By Tuesday, Linda starts to get the picture. Having been committed to the most sinister sanitorium since a fair maiden sang "I Love My Love" from a tower at Bedlam, Linda sets to finding out answers. Using a piece of oak tag and a marker, she plots out the days she's already lived and recollects which events took place on which day. By doing this, she deduces that she still has Friday (after Jim dies) and Sunday (before Jim dies) to figure out how not to end up all tied up in the booby hatch and covered in Saturday. But why would Linda know that she is stuck inside of one exact calendar week, and that she would experience the day of Jim's death last of all those days? Why has this housewife in the suburbs become so comfortable with the concept of time travel so quickly that she inherently understands that it will fit into an exact frame of days of her own deciding? Why wouldn't she just as easily fall asleep one night and wake up the next day in, say, the Crusades, or the future? It is as if Linda is aware of the plot of the movie and has decided to play along.

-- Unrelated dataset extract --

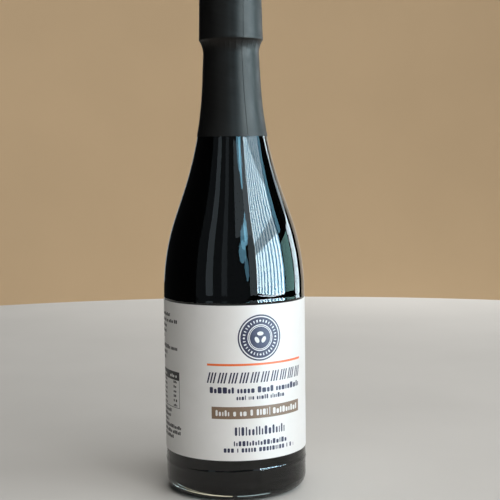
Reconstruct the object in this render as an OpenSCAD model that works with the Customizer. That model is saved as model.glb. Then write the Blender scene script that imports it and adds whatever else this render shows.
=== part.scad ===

It would be easy to suspend disbelief if this were the only inconsistency in the movie. But it's not, though. For example, the film ends after a fateful climax at mile marker 220 early Wednesday morning. Linda thinks she has saved her husband, who pulls over to the side of the road in the nick of time, only to pull back into traffic at her insistence and then quickly get obliterated by an oncoming tanker. In the timeline of the movie, she runs toward the fire, cries, pounds the ground in sorrow, and...credits. But in the timeline of the planet, we are to assume that Linda turned her car around, drove home, did some light chores, picked her daughters up from school, didn't tell them that their father was dead, went to sleep, and then woke up the next morning to find a cop on her doorstep. A cop, by the way, who probably would have been on the scene of a fiery highway crash the previous day and would have talked to witnesses, such as the dead man's wife. Before the movie even started, Linda Hanson drove away from the scene of a manslaughter. I would say it's no wonder that her family wanted to have her committed, but no one every found out she spent Wednesday morning at the scene of a murder and Wednesday night not telling anyone about it.

Even more strangely is that it took until Thursday for the police to inform Linda her husband had died. After all, mile marker 220 was in the middle of a well-paved road not far from her home, and it seems that notifying the family would have been law enforcement's top priority. Then again, it is doubtful the police even needed to tell her, seeing as this fatal accident probably would have broken into regular programming on her local news station, as well as showing up in every traffic report for several hours afterwards. If Linda didn't want to find out her husband was dead until Thursday, she had to go pretty far out of her way to ignore it.

And then, there's the small matter of the little girl's face. On Tuesday, Linda's older daughter sustained a household injury when she ran face first into a sliding glass door in an attempt to escape a thunderstorm. Her face get pretty well crunked up, and when we first see her (on Saturday), her wounds look pretty bad. So it's extremely odd that the first day in the movie's timeline -- that would be Thursday -- features several shots of the daughter, and NONE OF THEM SHOW EVEN A SCRATCH ON HER LITTLEPUNIM. And as much as you can let the movie's absurdity off the hook because it's a genre piece that has to rewrite the rules a little, you can't argue that faceful of glass would send a girl to the emergency room on Tuesday, heal completely by Thursday, and look its worst on Saturday because that's the day for everyone to look sad and crazy.

Even the dead cannot escape such a brazen lack of continuity. On Saturday, the day of the funeral (and the day is goes aaaaaaaaall wrong for Linda), Linda devises a theory that her husband isn't really dead (after all, she just saw him alive yesterday and tomorrow) and demands to see the inside of the coffin. The pallbearers listen to her request for some reason, despite the funeral director's shouted protests that Jim sustained some "severing" as a result of his accident. The coffin hits the ground, and Jim's head comes rolling on out. Considering the giant explosion that killed him looked like a scene out of The Marine, I'd say Jim got off easy with a severed head.

Perhaps it would have been a more compelling argument for incarceration had anyone known Linda was at the scene of the crime. After all, it bears mentioning that Jim was driving out of town so he could cheat on Linda with this new blond from the office named Claire. He deserves exactly what he gets, and she's just the right person to give it to him, however inadvertently. Instead of being an awesome revenge fantasy, though, Linda pusses out and visits a priest in the movie's final act, who blames her predicament on a culture that doesn't believe in anything anymore. And that's why Thursday now comes before Monday. Because god doesn't like Sandra Bullock.

In conclusion, not one character in Premonition ever has so much as one premonition. Credits.